◆ PROBLEM DESCRIPTION:
Find the lines holding the word "each" and collect them.

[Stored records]
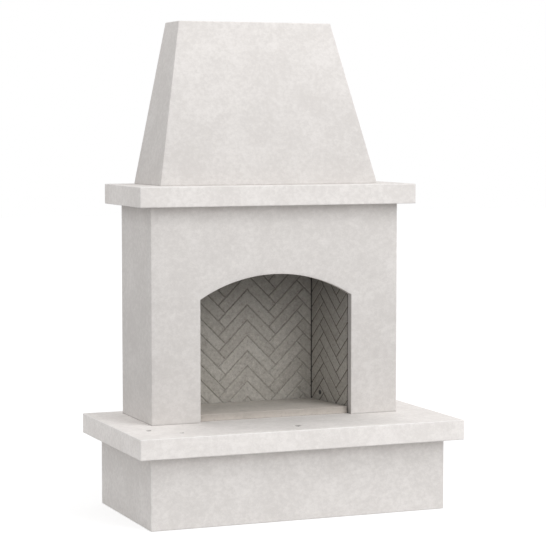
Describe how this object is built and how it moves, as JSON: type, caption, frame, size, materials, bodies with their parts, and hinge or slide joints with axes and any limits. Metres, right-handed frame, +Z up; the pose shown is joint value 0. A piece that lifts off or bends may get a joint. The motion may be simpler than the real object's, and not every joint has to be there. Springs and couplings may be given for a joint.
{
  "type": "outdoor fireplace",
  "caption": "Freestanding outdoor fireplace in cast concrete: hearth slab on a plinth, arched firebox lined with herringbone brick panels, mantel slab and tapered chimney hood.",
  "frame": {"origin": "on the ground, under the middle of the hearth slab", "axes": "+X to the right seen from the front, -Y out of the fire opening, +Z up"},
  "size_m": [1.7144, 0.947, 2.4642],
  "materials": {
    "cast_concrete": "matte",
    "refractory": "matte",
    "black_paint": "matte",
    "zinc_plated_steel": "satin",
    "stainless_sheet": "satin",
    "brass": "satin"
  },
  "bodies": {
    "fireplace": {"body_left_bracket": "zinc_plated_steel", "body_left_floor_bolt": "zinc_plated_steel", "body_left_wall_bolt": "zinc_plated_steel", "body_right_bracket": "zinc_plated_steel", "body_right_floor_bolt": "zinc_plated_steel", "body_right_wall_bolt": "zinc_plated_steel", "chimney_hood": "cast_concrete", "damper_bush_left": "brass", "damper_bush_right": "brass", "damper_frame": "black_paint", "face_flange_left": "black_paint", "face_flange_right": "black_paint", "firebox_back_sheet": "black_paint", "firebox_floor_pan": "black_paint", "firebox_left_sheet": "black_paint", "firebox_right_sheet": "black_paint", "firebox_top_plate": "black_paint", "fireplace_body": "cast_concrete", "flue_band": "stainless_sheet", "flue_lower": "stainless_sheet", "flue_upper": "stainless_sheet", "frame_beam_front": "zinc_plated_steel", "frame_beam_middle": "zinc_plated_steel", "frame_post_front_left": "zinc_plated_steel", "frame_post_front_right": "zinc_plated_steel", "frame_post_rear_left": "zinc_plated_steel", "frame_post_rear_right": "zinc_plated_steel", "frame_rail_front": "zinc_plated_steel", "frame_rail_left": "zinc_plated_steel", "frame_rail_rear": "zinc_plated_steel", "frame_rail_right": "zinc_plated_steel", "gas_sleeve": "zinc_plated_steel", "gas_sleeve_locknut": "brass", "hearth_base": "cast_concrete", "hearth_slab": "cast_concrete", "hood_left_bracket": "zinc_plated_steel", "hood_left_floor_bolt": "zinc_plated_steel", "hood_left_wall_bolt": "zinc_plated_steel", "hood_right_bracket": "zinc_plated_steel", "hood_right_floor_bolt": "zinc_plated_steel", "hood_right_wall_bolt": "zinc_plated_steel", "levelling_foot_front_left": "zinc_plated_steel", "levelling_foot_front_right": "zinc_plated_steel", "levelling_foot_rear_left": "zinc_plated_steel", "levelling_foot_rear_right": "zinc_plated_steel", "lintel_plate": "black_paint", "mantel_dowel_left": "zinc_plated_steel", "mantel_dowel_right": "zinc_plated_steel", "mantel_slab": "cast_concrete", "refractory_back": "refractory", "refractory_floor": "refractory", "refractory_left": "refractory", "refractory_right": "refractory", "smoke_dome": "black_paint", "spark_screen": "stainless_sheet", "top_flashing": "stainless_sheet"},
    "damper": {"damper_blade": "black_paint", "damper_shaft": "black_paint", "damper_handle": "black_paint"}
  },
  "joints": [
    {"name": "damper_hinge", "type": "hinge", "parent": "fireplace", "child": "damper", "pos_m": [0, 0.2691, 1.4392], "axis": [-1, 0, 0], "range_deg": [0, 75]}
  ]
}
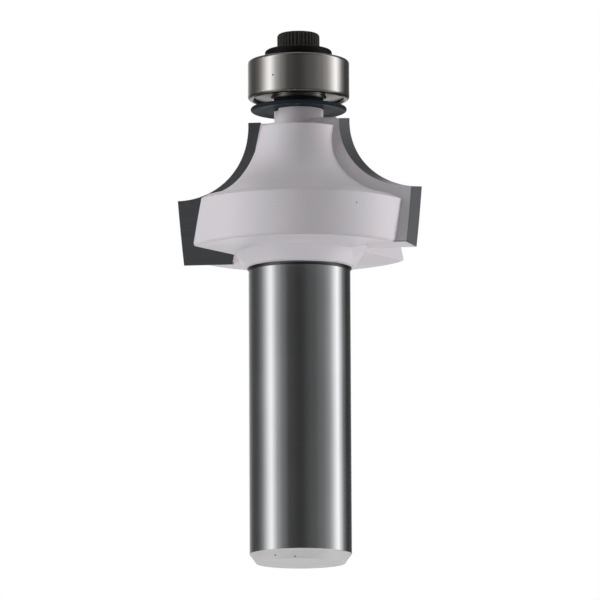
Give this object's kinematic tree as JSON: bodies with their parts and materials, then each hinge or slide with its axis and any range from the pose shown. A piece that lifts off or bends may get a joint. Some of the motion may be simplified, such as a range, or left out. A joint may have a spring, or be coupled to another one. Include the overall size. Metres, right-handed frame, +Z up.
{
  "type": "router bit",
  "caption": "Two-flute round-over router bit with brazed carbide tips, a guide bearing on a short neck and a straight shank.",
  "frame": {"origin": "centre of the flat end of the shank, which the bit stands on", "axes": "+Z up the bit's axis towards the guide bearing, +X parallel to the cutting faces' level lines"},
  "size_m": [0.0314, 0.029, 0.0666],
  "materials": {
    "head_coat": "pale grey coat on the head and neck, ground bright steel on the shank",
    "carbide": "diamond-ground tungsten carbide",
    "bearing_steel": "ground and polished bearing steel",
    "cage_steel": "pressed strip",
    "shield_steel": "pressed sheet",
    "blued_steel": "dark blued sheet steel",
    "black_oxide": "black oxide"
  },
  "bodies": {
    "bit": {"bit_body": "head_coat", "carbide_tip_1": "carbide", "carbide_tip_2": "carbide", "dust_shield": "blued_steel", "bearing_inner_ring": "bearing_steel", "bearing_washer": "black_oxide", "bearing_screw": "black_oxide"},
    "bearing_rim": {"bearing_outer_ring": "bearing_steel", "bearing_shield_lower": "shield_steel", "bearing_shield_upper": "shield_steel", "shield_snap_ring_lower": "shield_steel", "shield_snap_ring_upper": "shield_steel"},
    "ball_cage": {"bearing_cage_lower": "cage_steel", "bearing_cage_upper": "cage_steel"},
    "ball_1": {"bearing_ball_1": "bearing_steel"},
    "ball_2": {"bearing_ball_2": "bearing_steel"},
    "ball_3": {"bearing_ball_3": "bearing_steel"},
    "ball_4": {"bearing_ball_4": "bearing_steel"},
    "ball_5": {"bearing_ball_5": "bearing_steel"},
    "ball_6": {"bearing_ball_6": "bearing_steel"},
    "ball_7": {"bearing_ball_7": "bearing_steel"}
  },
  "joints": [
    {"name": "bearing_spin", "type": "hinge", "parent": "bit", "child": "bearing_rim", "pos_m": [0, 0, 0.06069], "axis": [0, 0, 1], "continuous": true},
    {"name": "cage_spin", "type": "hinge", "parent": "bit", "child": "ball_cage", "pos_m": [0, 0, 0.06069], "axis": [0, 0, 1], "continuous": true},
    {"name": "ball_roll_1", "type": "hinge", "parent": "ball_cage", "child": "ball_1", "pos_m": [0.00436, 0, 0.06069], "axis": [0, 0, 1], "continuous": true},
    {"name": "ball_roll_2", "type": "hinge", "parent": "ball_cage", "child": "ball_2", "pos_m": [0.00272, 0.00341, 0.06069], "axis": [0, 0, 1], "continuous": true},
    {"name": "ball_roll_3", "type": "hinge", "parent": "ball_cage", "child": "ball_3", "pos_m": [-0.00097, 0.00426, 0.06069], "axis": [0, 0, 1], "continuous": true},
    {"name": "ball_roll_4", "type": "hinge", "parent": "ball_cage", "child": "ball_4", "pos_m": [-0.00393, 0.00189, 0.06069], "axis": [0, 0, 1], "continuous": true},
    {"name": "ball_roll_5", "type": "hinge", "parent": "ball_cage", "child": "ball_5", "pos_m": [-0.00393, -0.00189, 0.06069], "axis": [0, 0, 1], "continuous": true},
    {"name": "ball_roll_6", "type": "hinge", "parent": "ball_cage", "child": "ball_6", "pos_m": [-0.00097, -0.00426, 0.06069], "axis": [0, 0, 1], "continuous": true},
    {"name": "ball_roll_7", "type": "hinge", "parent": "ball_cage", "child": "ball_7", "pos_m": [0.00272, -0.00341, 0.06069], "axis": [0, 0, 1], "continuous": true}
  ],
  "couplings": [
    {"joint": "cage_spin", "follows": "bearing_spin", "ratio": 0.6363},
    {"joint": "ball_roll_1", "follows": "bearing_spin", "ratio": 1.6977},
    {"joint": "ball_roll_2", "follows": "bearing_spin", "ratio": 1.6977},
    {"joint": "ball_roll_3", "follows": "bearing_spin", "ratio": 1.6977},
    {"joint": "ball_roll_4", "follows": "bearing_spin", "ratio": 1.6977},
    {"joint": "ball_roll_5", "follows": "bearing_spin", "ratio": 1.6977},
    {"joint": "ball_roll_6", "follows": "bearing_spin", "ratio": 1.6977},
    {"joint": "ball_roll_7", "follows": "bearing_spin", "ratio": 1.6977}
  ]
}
==
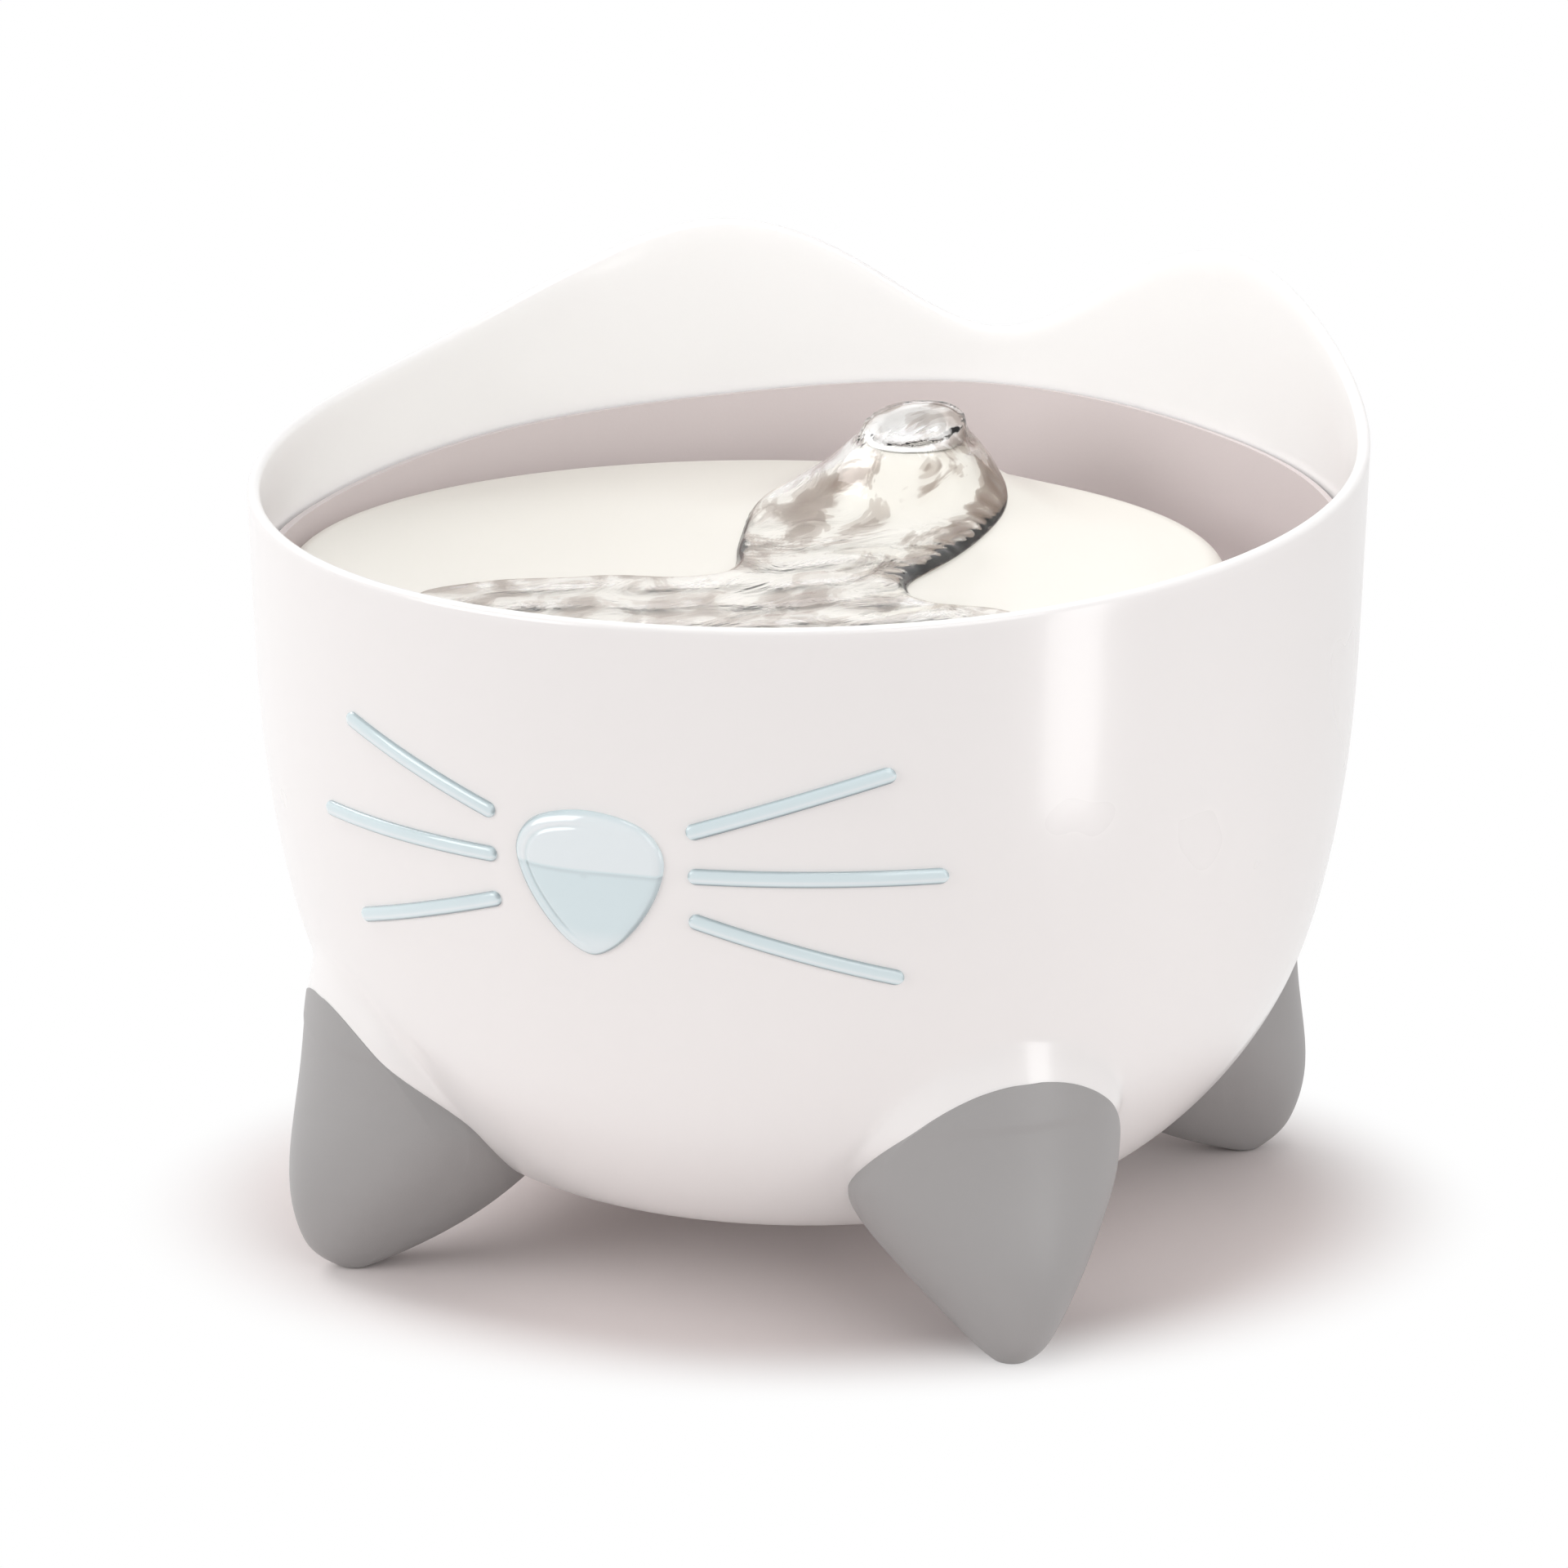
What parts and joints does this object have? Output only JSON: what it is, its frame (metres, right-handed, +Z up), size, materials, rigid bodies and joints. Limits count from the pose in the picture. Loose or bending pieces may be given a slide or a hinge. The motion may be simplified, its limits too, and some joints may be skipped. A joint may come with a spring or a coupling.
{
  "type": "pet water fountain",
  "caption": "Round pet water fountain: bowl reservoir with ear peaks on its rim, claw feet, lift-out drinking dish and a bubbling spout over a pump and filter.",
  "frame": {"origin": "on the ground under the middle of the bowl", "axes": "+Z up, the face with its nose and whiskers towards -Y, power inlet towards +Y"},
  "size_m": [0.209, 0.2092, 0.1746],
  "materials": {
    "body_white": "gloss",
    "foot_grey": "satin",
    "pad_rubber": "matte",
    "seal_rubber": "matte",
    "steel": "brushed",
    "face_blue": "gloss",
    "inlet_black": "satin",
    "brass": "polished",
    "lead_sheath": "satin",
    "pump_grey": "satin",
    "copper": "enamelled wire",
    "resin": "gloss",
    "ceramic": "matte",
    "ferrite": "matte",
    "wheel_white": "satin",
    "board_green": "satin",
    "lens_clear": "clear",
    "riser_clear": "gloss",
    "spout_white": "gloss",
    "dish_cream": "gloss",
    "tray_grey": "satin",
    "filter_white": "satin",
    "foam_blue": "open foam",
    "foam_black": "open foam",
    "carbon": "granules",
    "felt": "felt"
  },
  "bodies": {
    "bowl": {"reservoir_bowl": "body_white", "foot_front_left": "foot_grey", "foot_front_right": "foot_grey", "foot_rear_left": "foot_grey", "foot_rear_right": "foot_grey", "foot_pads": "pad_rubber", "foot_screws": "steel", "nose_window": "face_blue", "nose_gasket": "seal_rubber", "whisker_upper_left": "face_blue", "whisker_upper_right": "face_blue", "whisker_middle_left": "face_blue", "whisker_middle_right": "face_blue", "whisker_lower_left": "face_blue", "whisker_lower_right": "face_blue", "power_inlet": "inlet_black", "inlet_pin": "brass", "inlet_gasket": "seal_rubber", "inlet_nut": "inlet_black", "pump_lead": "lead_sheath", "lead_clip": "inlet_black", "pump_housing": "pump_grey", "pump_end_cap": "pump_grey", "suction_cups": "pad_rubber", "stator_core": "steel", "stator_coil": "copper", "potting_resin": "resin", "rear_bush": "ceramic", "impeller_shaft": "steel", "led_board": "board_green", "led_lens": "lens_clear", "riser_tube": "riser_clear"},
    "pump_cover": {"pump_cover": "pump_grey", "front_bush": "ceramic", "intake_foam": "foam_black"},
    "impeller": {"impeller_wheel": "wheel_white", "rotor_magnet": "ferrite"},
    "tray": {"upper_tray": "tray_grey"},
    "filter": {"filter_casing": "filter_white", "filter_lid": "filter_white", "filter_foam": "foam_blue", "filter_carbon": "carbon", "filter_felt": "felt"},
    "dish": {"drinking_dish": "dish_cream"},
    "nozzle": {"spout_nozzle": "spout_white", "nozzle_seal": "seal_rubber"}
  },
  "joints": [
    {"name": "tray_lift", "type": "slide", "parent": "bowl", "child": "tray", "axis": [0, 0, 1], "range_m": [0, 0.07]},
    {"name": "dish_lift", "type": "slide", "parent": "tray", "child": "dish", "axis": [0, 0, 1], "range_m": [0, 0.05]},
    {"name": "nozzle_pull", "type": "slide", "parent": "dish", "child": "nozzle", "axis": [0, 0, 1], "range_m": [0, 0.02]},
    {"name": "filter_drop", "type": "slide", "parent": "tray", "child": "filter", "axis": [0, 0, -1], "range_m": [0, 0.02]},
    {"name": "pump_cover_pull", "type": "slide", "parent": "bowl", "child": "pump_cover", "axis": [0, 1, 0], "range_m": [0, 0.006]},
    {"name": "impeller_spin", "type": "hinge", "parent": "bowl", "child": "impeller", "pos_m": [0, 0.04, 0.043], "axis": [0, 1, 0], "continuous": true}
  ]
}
* * *
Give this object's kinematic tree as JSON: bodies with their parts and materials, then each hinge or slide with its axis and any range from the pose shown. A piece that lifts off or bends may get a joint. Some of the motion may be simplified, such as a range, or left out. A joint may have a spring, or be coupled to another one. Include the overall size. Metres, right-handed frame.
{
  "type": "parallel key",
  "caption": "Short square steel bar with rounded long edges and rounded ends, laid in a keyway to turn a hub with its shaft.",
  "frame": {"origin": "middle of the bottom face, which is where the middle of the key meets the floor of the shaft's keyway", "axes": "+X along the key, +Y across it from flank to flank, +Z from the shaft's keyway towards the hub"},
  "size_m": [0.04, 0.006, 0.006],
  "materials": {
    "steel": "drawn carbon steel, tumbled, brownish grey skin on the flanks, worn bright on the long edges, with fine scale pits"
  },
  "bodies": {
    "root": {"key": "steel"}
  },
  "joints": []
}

◆ FINAL ANSWER:
Give this object's kinematic tree as JSON: bodies with their parts and materials, then each hinge or slide with its axis and any range from the pose shown. A piece that lifts off or bends may get a joint. Some of the motion may be simplified, such as a range, or left out. A joint may have a spring, or be coupled to another one. Include the overall size. Metres, right-handed frame, +Z up.
Give this object's kinematic tree as JSON: bodies with their parts and materials, then each hinge or slide with its axis and any range from the pose shown. A piece that lifts off or bends may get a joint. Some of the motion may be simplified, such as a range, or left out. A joint may have a spring, or be coupled to another one. Include the overall size. Metres, right-handed frame.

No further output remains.